Tomorrow I go with Ibrahim Afaneh to Yatta, south of Hebron, to witness the women’s empowerment course there. Yatta is an area where there are many illegal land-appropriations by Israeli settlers, and Palestinians there feel ignored and marginalised, out of the world’s sight. The area has many Bedouin, who sit at the very bottom of the apartheid pile in this segmented land. Many of their villages are unrecognised and deemed illegal, especially when they stand in the way of Israeli expansion.
This afternoon, having only just arrived back in Bethlehem, I went around town buying pots, pans, utensils, a lamp and other bits for the apartment where I am staying. I had done this two years ago too, but they are all gone – dispersed no doubt around the building or down some community black hole. This is one of the challenges of operating in Palestine – it’s a high-level chaos zone, and if you like order, you’ve got problems. It’s partially to do with Arabic cultural elasticism, to put it politely, and partially to do with living under occupation. Conflict has thrown Palestinians into a mindset of perpetual firefighting, living quite spontaneously without plans, systems and rules. So, when someone walked into my apartment while it was empty, seeing something useful, they ‘just borrowed’ it – and perhaps someone else just borrowed it from them, and off it went and was put, no doubt, to good use somewhere else. I hope the kit that I have just bought stays in the apartment in future. I’m going to get a Bedouin rug too – make the place more comfortable.
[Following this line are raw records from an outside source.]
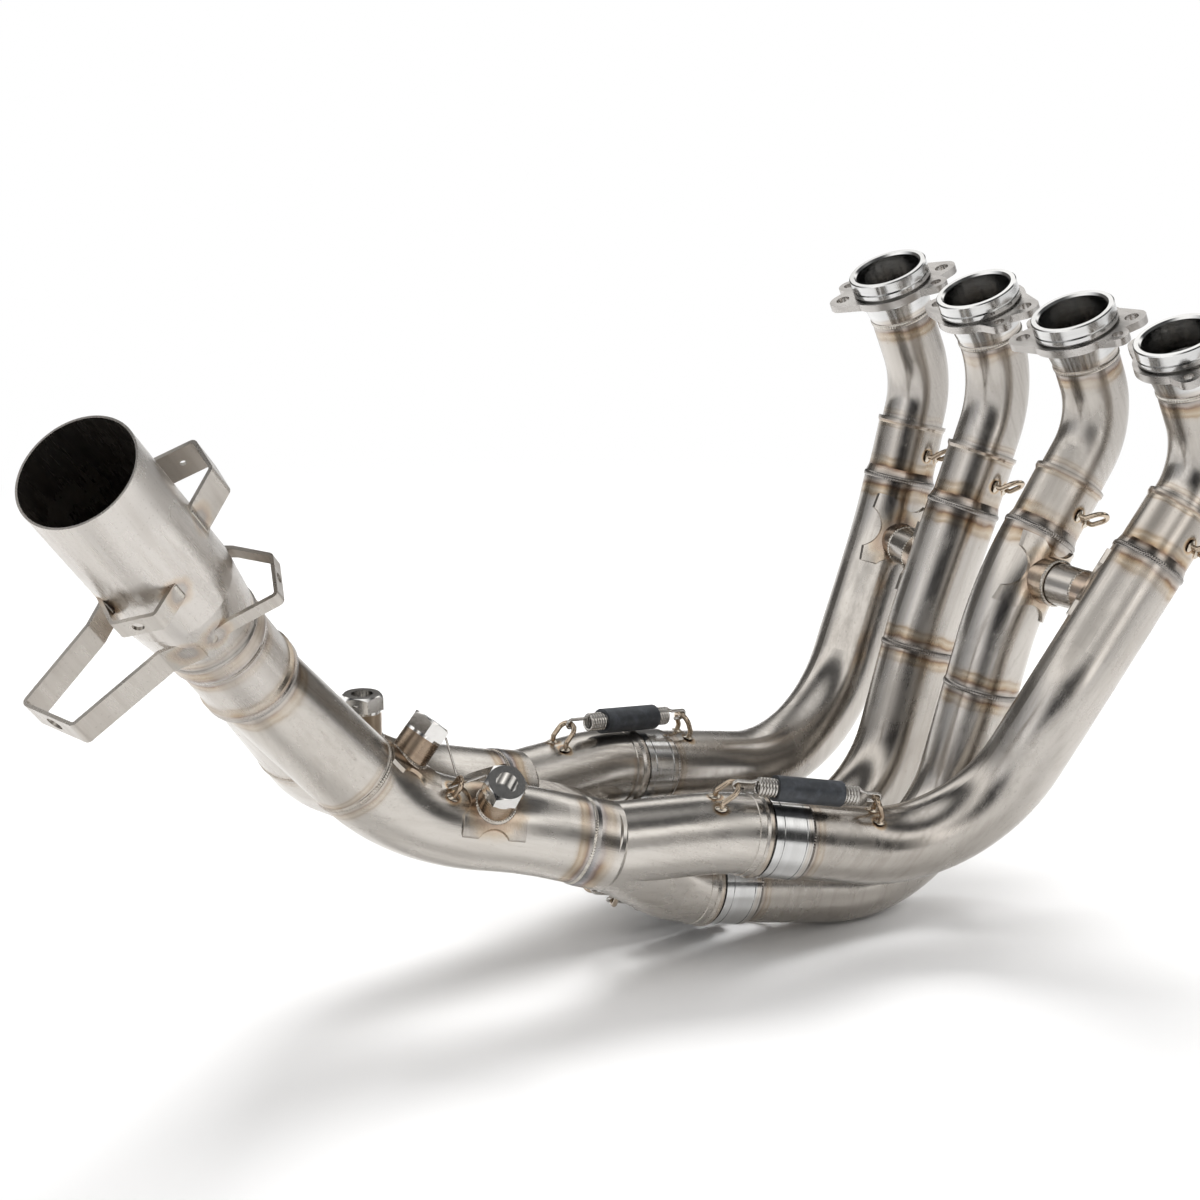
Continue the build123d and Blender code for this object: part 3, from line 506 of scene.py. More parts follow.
class Effects:
    """The shader node groups that several finishes share."""

    def __init__(self) -> None:
        """Builds each group once."""
        self.weld_tint = self.build_weld_tint()
        self.metal_grain = self.build_metal_grain()
        self.spot_tint = self.build_spot_tint()

    @staticmethod
    def group(name: str, inputs: Dict[str, str], outputs: Dict[str, str]) -> Tuple[
            NodeTree, Dict[str, Socket], bpy.types.Node]:
        """Makes an empty group with named sockets.

        Args:
            name: the group's name.
            inputs: name to type of each input.
            outputs: name to type of each output.

        Returns:
            The group's tree, its input sockets and its output node.
        """
        tree = NodeTree(bpy.data.node_groups.new(name, "ShaderNodeTree"))
        for side, sockets in (("INPUT", inputs), ("OUTPUT", outputs)):
            for socket, kind in sockets.items():
                tree.tree.interface.new_socket(name=socket, in_out=side, socket_type=f"NodeSocket{kind}")
        source = tree.add("NodeGroupInput").outputs
        return tree, {socket: source[socket] for socket in inputs}, tree.add("NodeGroupOutput")

    def build_weld_tint(self) -> bpy.types.NodeTree:
        """Builds heat colours in bands on both sides of a weld that runs round a tube, and at mild heat a painted
        shadow line right beside the bead.

        Returns:
            The node group.
        """
        tree, given, result = self.group(
            "weld_tint", {"Position": "Vector", "Centre": "Vector", "Axis": "Vector", "Reach": "Float",
                          "Strength": "Float", "Heat": "Float", "Base": "Color"}, {"Color": "Color"})
        offset = tree.vector("SUBTRACT", given["Position"], given["Centre"])
        along = tree.vector("DOT_PRODUCT", offset, given["Axis"])
        waver = tree.swing(tree.noise(given["Position"], BAND_WAVER), 0.5)
        share = tree.math("DIVIDE", tree.math("ABSOLUTE", along), given["Reach"])
        share = tree.math("ADD", share, tree.math("MULTIPLY", waver, tree.spread(share, 0.0, 0.4)), clamp=True)
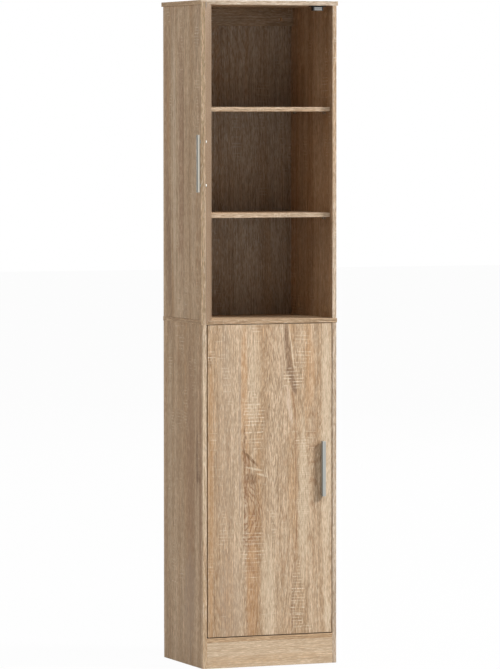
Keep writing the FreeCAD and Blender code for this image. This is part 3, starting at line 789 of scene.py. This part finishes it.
def plain(name, first, second, rough, density):
    """Moulded plastic or turned wood: two near tones in fine mottling."""
    material, tree, shader = new_finish(name)
    place = put(tree, "TexCoord").outputs["Object"]
    grain = share(tree, mottle(tree, place, density, 3.0), 0.35, 0.65)
    feed(tree, shader, {"Base Color": tinted(tree, grain, first, second),
                        "Roughness": share(tree, grain, 0, 1, rough - 0.05, rough + 0.07),
                        "Normal": dents(tree, grain, 0.2, 0.0001)})
    return material


moulded = (300, 300, 300)
black = plain("black_plastic", colour(26, 26, 27), colour(38, 38, 39), rough=0.45,
              density=(500, 500, 500))
acetal = plain("brown_acetal", colour(96, 74, 54), colour(110, 86, 64), rough=0.40,
               density=moulded)
cap_brown = plain("cap_plastic", colour(176, 146, 112), colour(190, 160, 126), rough=0.50,
                  density=moulded)
beech = plain("turned_beech", colour(196, 160, 120), colour(214, 182, 142), rough=0.65,
              density=(400, 400, 60))
ferrite = metal("ground_ferrite", colour(150, 150, 150), rough=0.40, brushed=moulded,
                streak=0.15)
clear = plain("clear_plastic", colour(232, 232, 226), colour(244, 244, 240), rough=0.18,
              density=(200, 200, 200))
feed(clear.node_tree, clear.node_tree.nodes["Principled BSDF"],
     {"Transmission Weight": 0.9, "IOR": 1.49})
finishes = {"plated_steel": steel, "zinc_alloy": zinc, "black_plastic": black,
            "clear_plastic": clear, "bush_plastic": acetal, "cap_plastic": cap_brown,
            "beech": beech, "magnet_ferrite": ferrite, "handle_metal": nickel}
for part in frame["record"]["subparts"]:
    if part["material_slot"] in finishes and not part["node"].endswith("strike_plate"):
        for used in frame["nodes"][part["node"]].material_slots:
            used.material = finishes[part["material_slot"]]


# ---- Floor and light ----
# A plain white floor, four large soft lamps, the strongest at the right and in
# front, and an even pale surrounding that shows as white behind the cabinet.
def looked_at(tree):
    """1 for what the camera sees straight, in a reflection or through clear plastic."""
    path = put(tree, "LightPath").outputs
    seen = maths(tree, "MAXIMUM", path["Is Camera Ray"], path["Is Glossy Ray"])
    return maths(tree, "MAXIMUM", seen, path["Is Transmission Ray"])


def make_floor():
    """A matt grey floor that is seen as nearly white and keeps a faint shadow."""
    half_width, drop, whiteness = 30, 0.0002, 0.97
    work = bmesh.new()
    bmesh.ops.create_grid(work, x_segments=1, y_segments=1, size=half_width)
    bmesh.ops.translate(work, vec=(0, 0, cad_low.z - drop), verts=work.verts)
    mesh = bpy.data.meshes.new("studio_floor")
    work.to_mesh(mesh)
    work.free()
    material, tree, shader = new_finish("studio_floor")
    feed(tree, shader, {"Base Color": (0.60, 0.60, 0.60, 1), "Roughness": 0.9,
                        "Specular IOR Level": 0.1})
    white = put(tree, "Emission", {"Color": (1, 1, 1, 1), "Strength": 1.0})
    seen = maths(tree, "MULTIPLY", looked_at(tree), whiteness)
    both = put(tree, "MixShader", {0: seen, 1: shader, 2: white})
    feed(tree, tree.nodes["Material Output"], {"Surface": both})
    mesh.materials.append(material)
    floor = bpy.data.objects.new("studio_floor", mesh)
    bpy.context.scene.collection.objects.link(floor)
    floor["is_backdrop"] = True


def make_surrounding(level):
    """Even light of the given level, seen as white directly and in reflections."""
    world = bpy.data.worlds.new("studio")
    bpy.context.scene.world = world
    world.use_nodes = True
    tree = world.node_tree
    strength = share(tree, looked_at(tree), 0, 1, level, 1.0)
    feed(tree, tree.nodes["Background"], {"Color": (1, 1, 1, 1), "Strength": strength})


def lamp(name, place, size, watts):
    """A square soft lamp, aimed at the middle of the cabinet."""
    light = bpy.data.lights.new(name, "AREA")
    light.shape, light.size, light.energy = "SQUARE", size, watts
    holder = bpy.data.objects.new(name, light)
    holder.location = place
    towards = Vector((0, 0, (cad_low.z + cad_high.z) / 2)) - Vector(place)
    holder.rotation_euler = towards.to_track_quat("-Z", "Y").to_euler()
    bpy.context.scene.collection.objects.link(holder)


make_floor()
make_surrounding(level=0.165)
lamp("key_lamp", (6.5, -3.7, 5.9), size=2.0, watts=1035)
lamp("front_lamp", (-0.4, -4.6, 8.6), size=2.4, watts=260)
lamp("rear_lamp", (5.0, 7.0, 5.0), size=2.4, watts=280)
lamp("left_lamp", (-8.6, 1.0, 2.9), size=3.0, watts=206)


# ---- Camera ----
# The photograph's viewpoint: about 12 m away, in front and to the left, at
# standing height and looking slightly down through a long lens.
camera_data = bpy.data.cameras.new("camera")
camera_data.lens, camera_data.sensor_width = 239.95, 36.0
camera = bpy.data.objects.new("camera", camera_data)
camera.location = (-4.5554, -11.1477, 1.4798)
look_down, roll, bearing = 0.048156, 0.000488, -0.383675
camera.rotation_euler = (math.pi / 2 - look_down, roll, bearing)
bpy.context.scene.collection.objects.link(camera)
bpy.context.scene.camera = camera
bpy.context.scene.view_settings.view_transform = "Standard"

low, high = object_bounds()
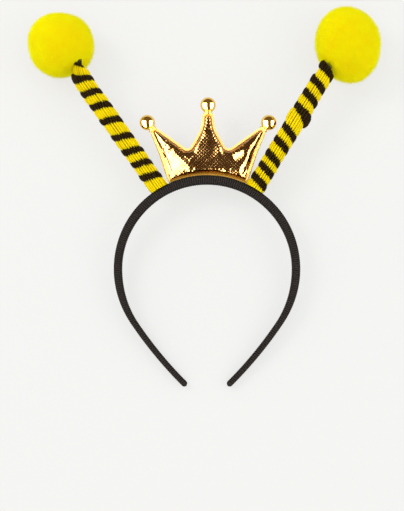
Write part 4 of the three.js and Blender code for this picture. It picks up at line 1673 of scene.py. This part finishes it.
    def build_bead(self, name: str, tip: Array, way: Array, plane: DrawingPlane) -> bpy.types.Object:
        """Turn one bead: a ball on a short flared collar that sits on the crown's point."""
        radius = self.bead_radius
        seat = self.piping_radius + self.clearance + radius
        profile = [(0.0, radius)]
        for k in range(1, 27):
            a = math.radians(90 - k * 6)
            profile.append((radius * math.cos(a), radius * math.sin(a)))
        collar = [(0.42, -0.965), (0.5, -1.02), (0.62, -1.1), (0.6, -1.17), (0.4, -1.2), (0.0, -1.2)]
        profile += [(radius * r, radius * h) for r, h in collar]
        sides = self.bead_sides
        turn = around(sides)
        rings = []
        for r, h in profile[1:-1]:
            rings.append(np.column_stack([r * np.cos(turn), np.full(sides, h), r * np.sin(turn)]))
        points = np.vstack([*rings, [[0.0, radius, 0.0]], [[0.0, profile[-1][1], 0.0]]])
        faces = loft_faces(len(rings), sides)[:-2]
        top, bottom = len(points) - 2, len(points) - 1
        last = (len(rings) - 1) * sides
        for j in range(sides):
            faces.append([top, (j + 1) % sides, j])
            faces.append([bottom, last + j, last + (j + 1) % sides])
        right = np.array([way[1], -way[0]])
        centre = tip + way * seat
        plan = points[:, :1] * right + points[:, 1:2] * way + centre
        placed = np.column_stack([plan, points[:, 2]])
        thing = mesh_object(f"gilt_ball_{name}", plane.place(placed), faces)
        thing.data.materials.append(self.bead_finish.material())
        return declare(thing, "gilt_bead", f"crown_bead_{name}")

    def build(self, band: HairBand, plane: DrawingPlane) -> None:
        """Build the pad, its piped edge and the three beads."""
        line, tips = self.outline(band)
        self.build_pad(line, band, plane)
        self.build_piping(line, band, plane)
        for name, (tip, way) in zip(("right", "left", "centre"), tips):
            self.build_bead(name, tip, way, plane)


# The studio


@dataclass
class Studio:
    """A pale table under soft light, and a camera square to the band's plane."""

    lens: float = 85.0
    sensor: float = 36.0
    view_height: float = 347.5
    view_centre: tuple[float, float] = (-3.4, 9.2)
    table_half: float = 3.0
    table_top: TableTop = field(default_factory=TableTop)
    room: float = 1.25
    tint: tuple[float, float, float] = (1.0, 0.995, 0.985)
    bright: float = 14.0
    dark: tuple[float, float, float] = (0.18, 0.135, 0.096)
    bar_middle: float = 0.12
    bar_half: float = 0.4
    cap_from: float = 0.36
    low_from: float = -0.6
    edge_soft: float = 0.06
    wall_soft: float = 0.1
    corner_span: tuple[float, float] = (-0.3, -0.15)

    def add_camera(self, plane: DrawingPlane) -> None:
        """Set the camera at the photograph's angle and framing."""
        data = bpy.data.cameras.new("camera")
        data.lens = self.lens
        data.sensor_width = self.sensor
        data.clip_end = 20
        distance = self.view_height * self.lens / self.sensor
        camera = bpy.data.objects.new("camera", data)
        turn = plane.matrix.to_3x3().to_4x4()
        turn.translation = plane.point(*self.view_centre, distance)
        camera.matrix_world = turn
        bpy.context.scene.collection.objects.link(camera)
        bpy.context.scene.camera = camera

    def add_table(self) -> None:
        """Lay the table's surface at the height of the origin."""
        half = self.table_half
        corners = np.array([[-half, -half, 0], [half, -half, 0], [half, half, 0], [-half, half, 0]])
        mesh = bpy.data.meshes.new("table")
        mesh.from_pydata(corners.tolist(), [], [[0, 1, 2, 3]])
        table = bpy.data.objects.new("table", mesh)
        table.data.materials.append(self.table_top.material())
        bpy.context.scene.collection.objects.link(table)

    def add_world(self, plane: DrawingPlane) -> None:
        """An even pale room.

        What shines mirrors two bright side walls with a dark gap between, as gold needs, and a bright low
        corner on the left.
        """
        world = bpy.data.worlds.new("studio")
        world.use_nodes = True
        tree = world.node_tree
        tree.nodes.clear()
        place = add_node(tree, "ShaderNodeTexCoord", {})
        axes = plane.matrix.to_3x3().col
        reach = []
        for axis in (0, 1):
            settings = {"operation": "DOT_PRODUCT", 1: axes[axis][:]}
            dot = add_node(tree, "ShaderNodeVectorMath", settings, in_0=place.outputs["Generated"])
            reach.append(dot.outputs["Value"])
        across, up = reach
        off_bar = calculated(tree, "ABSOLUTE", calculated(tree, "SUBTRACT", across, self.bar_middle))
        sides = ranged(tree, off_bar, (self.bar_half, self.bar_half + self.edge_soft), (0.0, 1.0))
        below_cap = ranged(tree, up, (self.cap_from, self.cap_from + self.wall_soft), (1.0, 0.0))
        low = ranged(tree, up, (self.low_from - self.wall_soft, self.low_from), (1.0, 0.0))
        leftward = ranged(tree, across, self.corner_span, (1.0, 0.0))
        walls = calculated(tree, "MULTIPLY", sides, below_cap)
        lit = calculated(tree, "MAXIMUM", walls, calculated(tree, "MULTIPLY", low, leftward))
        wall = tuple(self.bright * part for part in self.tint)
        soft = tuple(self.room * part for part in self.tint)
        mirrored = mixed_colour(tree, lit, (*self.dark, 1.0), (*wall, 1.0))
        glossy = add_node(tree, "ShaderNodeLightPath", {}).outputs["Is Glossy Ray"]
        seen = mixed_colour(tree, glossy, (*soft, 1.0), mirrored)
        background = add_node(tree, "ShaderNodeBackground", {}, Color=seen)
        add_node(tree, "ShaderNodeOutputWorld", {}, Surface=background.outputs[0])
        bpy.context.scene.world = world

    def add_softbox(self, name: str, place: Vector, size: tuple[float, float], power: float) -> None:
        """Hang one softbox that faces the headband.

        Args:
            name: Name of the light.
            place: Where it hangs, in metres.
            size: Its width and height in metres.
            power: Its power in watts.
        """
        data = bpy.data.lights.new(name, "AREA")
        data.shape = "RECTANGLE"
        data.size, data.size_y = size
        data.energy = power
        light = bpy.data.objects.new(name, data)
        aim = (Vector((0, 0.02, 0.02)) - place).to_track_quat("-Z", "Y")
        light.matrix_world = Matrix.LocRotScale(place, aim, None)
        light.visible_glossy = False
        bpy.context.scene.collection.objects.link(light)

    def build(self, plane: DrawingPlane) -> None:
        """Set up the camera, the table, the room and the lights."""
        self.add_camera(plane)
        self.add_table()
        self.add_world(plane)
        self.add_softbox("softbox_left", Vector((-0.9, 0.5, 1.1)), (0.5, 0.5), 7.0)
        self.add_softbox("softbox_right", Vector((1.1, -0.3, 1.0)), (0.8, 0.8), 4.0)
        bpy.context.scene.view_settings.view_transform = "Standard"


def dress_stems() -> None:
    """Give the two hidden stems their plain plastic."""
    plastic = PlainPlastic().material()
    for side in Side:
        stem = frame["nodes"][f"antenna_stem_{side.name.lower()}"]
        stem.data.materials.clear()
        stem.data.materials.append(plastic)


def main() -> None:
    """Build the studio and every piece of the headband, in order."""
    logging.basicConfig(level=logging.INFO, format="%(name)s: %(message)s")
    band = HairBand()
    plane = DrawingPlane.from_seat(frame["record"], band.seat_height)
    Studio().build(plane)
    band.build(plane)
    Crown().build(band, plane)
    pile = pile_tree()
    for antenna in (LEFT_ANTENNA, RIGHT_ANTENNA):
        for cord, finish in CORD_FINISHES.items():
            antenna.build_cord(cord, finish, pile, band, plane)
    Pompom(LEFT_ANTENNA, 1.189, 0.095, 1.045, 1.005, 0.0, seed=3).build(pile, band, plane)
    Pompom(RIGHT_ANTENNA, 1.217, 0.159, 0.995, 1.186, 14.0, seed=8).build(pile, band, plane)
    dress_stems()


if __name__ == "__main__":
    main()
Later I had another challenge. Arriving back home tired, it took me fifteen minutes to realise that the reason the kettle wouldn’t work was that the electric trip-switch had killed the power. Then, later, with cuppa in hand, I fired up my computer to start uploading my blog entry and found the internet router downstairs was dysfunctional too. Of course, predictably I had no key to access the router. Another exercise in existential flexibility. Hopefully I can do the uploading tomorrow morning before heading off to Yatta.
Trainee women’s empowerment teacher, Sana
We have internet apartheid here. Israel has hot fibre optics linking it with the West. But Palestinian internet goes by slower microwave transmission to Jordan – the Israelis won’t permit fibre optics or anything more than 3G mobile connectivity – then down to Dubai, where a big fibre-optic ‘pipe’ leads through Saudi Arabia to Egypt, under the Mediterranean and into Europe. Actually, it later passes just 2km from my home in Cornwall before heading out over the Atlantic to America. When President Mubarak, in his last days, shut down the Egyptian internet, you can bet there were high-level phone calls from Riyadh, Brussels and Washington DC instructing him not to shut down that pipe. Had he done so, the world could have pitched into another serious financial crisis. The Palestinians would probably have survived it better than most – survival is one of their acquired skills.